When politicians try to fix economies, look out! In 1929, the stock market crashed, and the politicians made it worse. In 1987, President Reagan faced a stock market crash that fell by almost the same amount. What followed was not another depression, but 20 years of prosperity, low inflation and low unemployment. What was the difference? To the dismay of the media and many politicians, Reagan did nothing. He knew that the economy goes through cycles and would recover on its own.
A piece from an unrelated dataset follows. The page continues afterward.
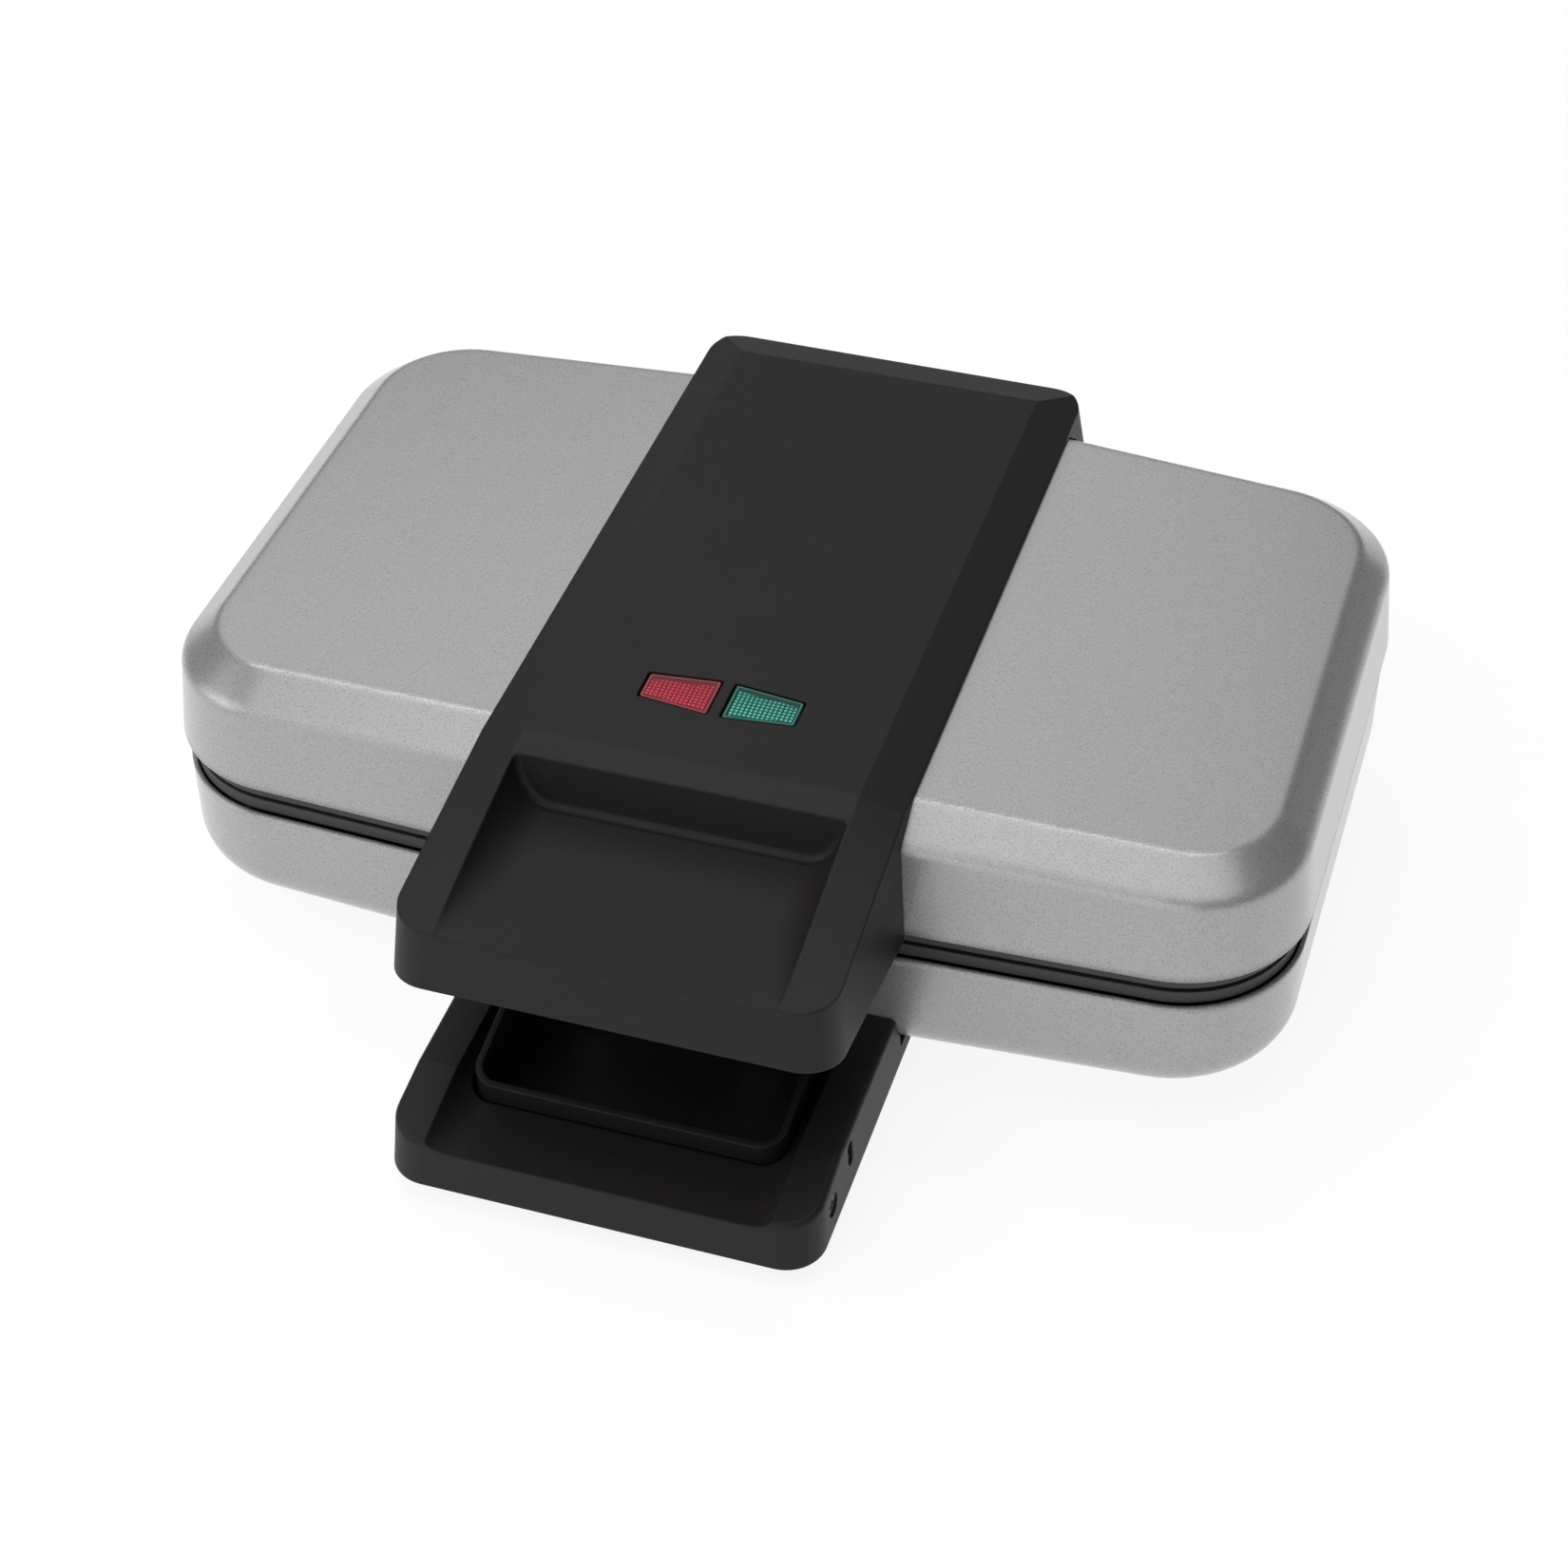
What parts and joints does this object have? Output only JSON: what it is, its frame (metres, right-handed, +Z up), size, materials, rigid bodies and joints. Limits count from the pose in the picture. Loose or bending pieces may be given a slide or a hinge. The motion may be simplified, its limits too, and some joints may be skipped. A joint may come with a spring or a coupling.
{
  "type": "sandwich maker",
  "caption": "Two-slice sandwich maker with silver shells, a black centre band with red and green lenses, twin handles with a pull-cup latch and coated plates.",
  "frame": {"origin": "middle of the machine on the table, under the middle of its closed overall box", "axes": "+X along the width to the user's right, +Y towards the hinge, +Z up"},
  "size_m": [0.264, 0.2372, 0.0795],
  "materials": {
    "silver": "fine metallic lacquer",
    "black_plastic": "fine spark texture",
    "plate_coating": "cast, non-stick coating",
    "steel": "plain",
    "sheet": "rolled sheet",
    "ceramic": "unglazed ceramic",
    "rubber": "matte",
    "green_lens": "clear with prism grid",
    "red_lens": "clear with prism grid",
    "lamp_glass": "clear",
    "inner_plastic": "natural"
  },
  "bodies": {
    "base": {"lower_shell": "silver", "base": "black_plastic", "lower_plate": "plate_coating", "lower_heater": "steel", "lower_reflector": "sheet", "thermostat": "steel", "terminal_block": "ceramic", "cord_gland": "rubber", "feet": "rubber", "base_screws": "steel", "hinge_pins": "steel", "latch_screws": "steel", "handle_bottom": "black_plastic"},
    "lid": {"upper_shell": "silver", "top_band": "black_plastic", "handle_cover": "black_plastic", "cover_screws": "steel", "catch_plate": "steel", "catch_screws": "steel", "band_screws": "steel", "lens_green": "green_lens", "lens_red": "red_lens", "indicator_lamps": "lamp_glass", "lamp_holder": "inner_plastic", "upper_plate": "plate_coating", "upper_heater": "steel", "upper_reflector": "sheet", "upper_plate_screws": "steel", "thermal_fuse": "ceramic"},
    "latch": {"latch": "black_plastic", "latch_hooks": "steel", "hook_rivets": "steel"}
  },
  "joints": [
    {"name": "lid_hinge", "type": "hinge", "parent": "base", "child": "lid", "pos_m": [0, 0.11, 0.0432], "axis": [-1, 0, 0], "range_deg": [0, 100]},
    {"name": "latch_pivot", "type": "hinge", "parent": "base", "child": "latch", "pos_m": [0, -0.1038, 0.0125], "axis": [1, 0, 0], "range_deg": [0, 10], "stiffness_Nm_per_rad": 0.15}
  ]
}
Recently, when asked what the President and Congress should do, Harvard Professor N. Gregory Mankiw, Chairman of the Council of Economic Advisors, replied, “Absolutely nothing!” The economist Thomas Sowell provided needed perspective, “There is not one economist among the 535 members of Congress. But, in an election year, that is not a political handicap. Santa Claus has won far more elections than any economist.”
In the past, we’ve tried spending our way to being a very compassionate country. Our government invested $5.4 trillion on means-tested welfare payments in the “War on Poverty.” The investment would have been worth it, if it had worked, but it did not work. In fact, the results of this type of compassion have been devastating. Under the guise of caring, we’ve ruined families, making it more profitable to be a single-parent family than to have husbands in the home.
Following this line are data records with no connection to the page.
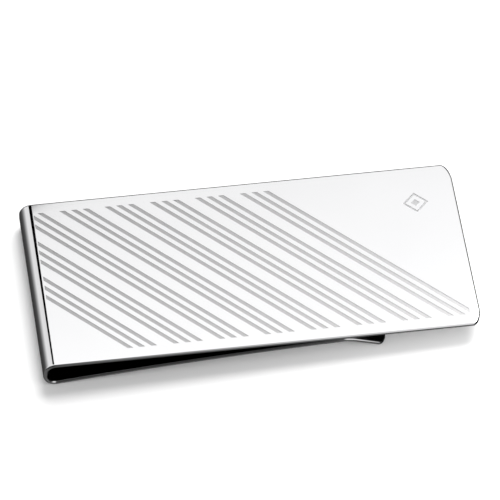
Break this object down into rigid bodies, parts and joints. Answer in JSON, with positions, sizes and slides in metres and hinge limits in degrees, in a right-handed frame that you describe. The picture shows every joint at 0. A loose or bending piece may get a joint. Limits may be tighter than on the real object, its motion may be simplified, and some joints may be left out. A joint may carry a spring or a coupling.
{
  "type": "money clip",
  "caption": "Folded sheet-steel money clip: flat front plate with slanted engraved stripes, round fold, and a spring leaf with a flared tip.",
  "frame": {"origin": "under the middle of the clip, level with the underside of the fold", "axes": "+X from the fold to the free end of the front plate, +Y from the near edge to the far edge, +Z out of the engraved face"},
  "size_m": [0.0524, 0.025, 0.0036],
  "materials": {
    "polished_steel": "mirror polished stainless steel, with satin etched stripes on the front plate"
  },
  "bodies": {
    "leaf": {"spring_leaf": "polished_steel", "flared_tip": "polished_steel"},
    "front": {"front_plate": "polished_steel", "fold_spine": "polished_steel"}
  },
  "joints": [
    {"name": "leaf_flex", "type": "hinge", "parent": "leaf", "child": "front", "pos_m": [-0.02403, 0, 0.00032], "axis": [0, -1, 0], "range_deg": [0, 10], "stiffness_Nm_per_rad": 3, "springref_deg": -0.29}
  ]
}
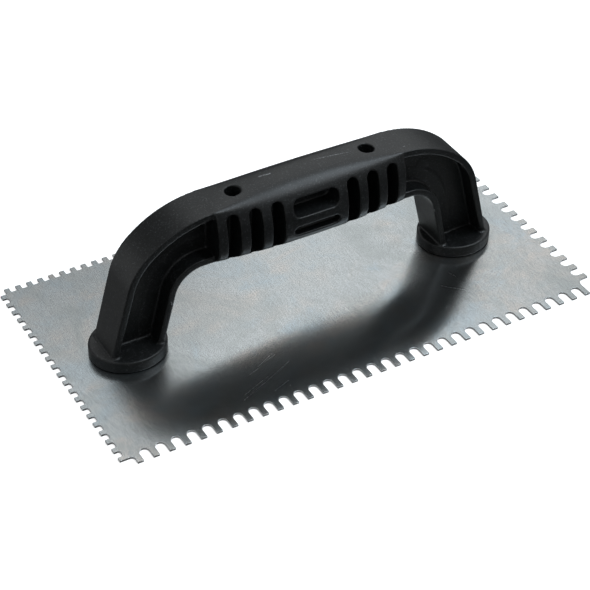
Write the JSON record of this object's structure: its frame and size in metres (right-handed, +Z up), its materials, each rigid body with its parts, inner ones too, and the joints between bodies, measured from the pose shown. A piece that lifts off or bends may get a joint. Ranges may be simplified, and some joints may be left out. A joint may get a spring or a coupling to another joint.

With the cost of Medicare, Social Security and existing entitlements skyrocketing, and federal and state governments having to cut budgets, much of America is in denial! They want more from government, and they want others to fund their addiction! As Gerald Ford said, “A government big enough to give you everything you want is big enough to take everything you have.” You know who pays for everything Santa Claus puts under the tree—it’s you and I!
It’s time we measure compassion by how many people no longer need government programs instead of by how many are served by them. Outside of a necessary safety net, it’s time to cut programs, not expand them.
In November, a vote for the Republican team is not a vote to end compassion. It’s a vote for caring enough to assist without creating more dependency. Make sure a safety net doesn’t become a lifelong hammock. In fact, the push out of the hammock may be the most caring thing we can do to help more citizens gain confidence in their own ability to overcome life’s obstacles.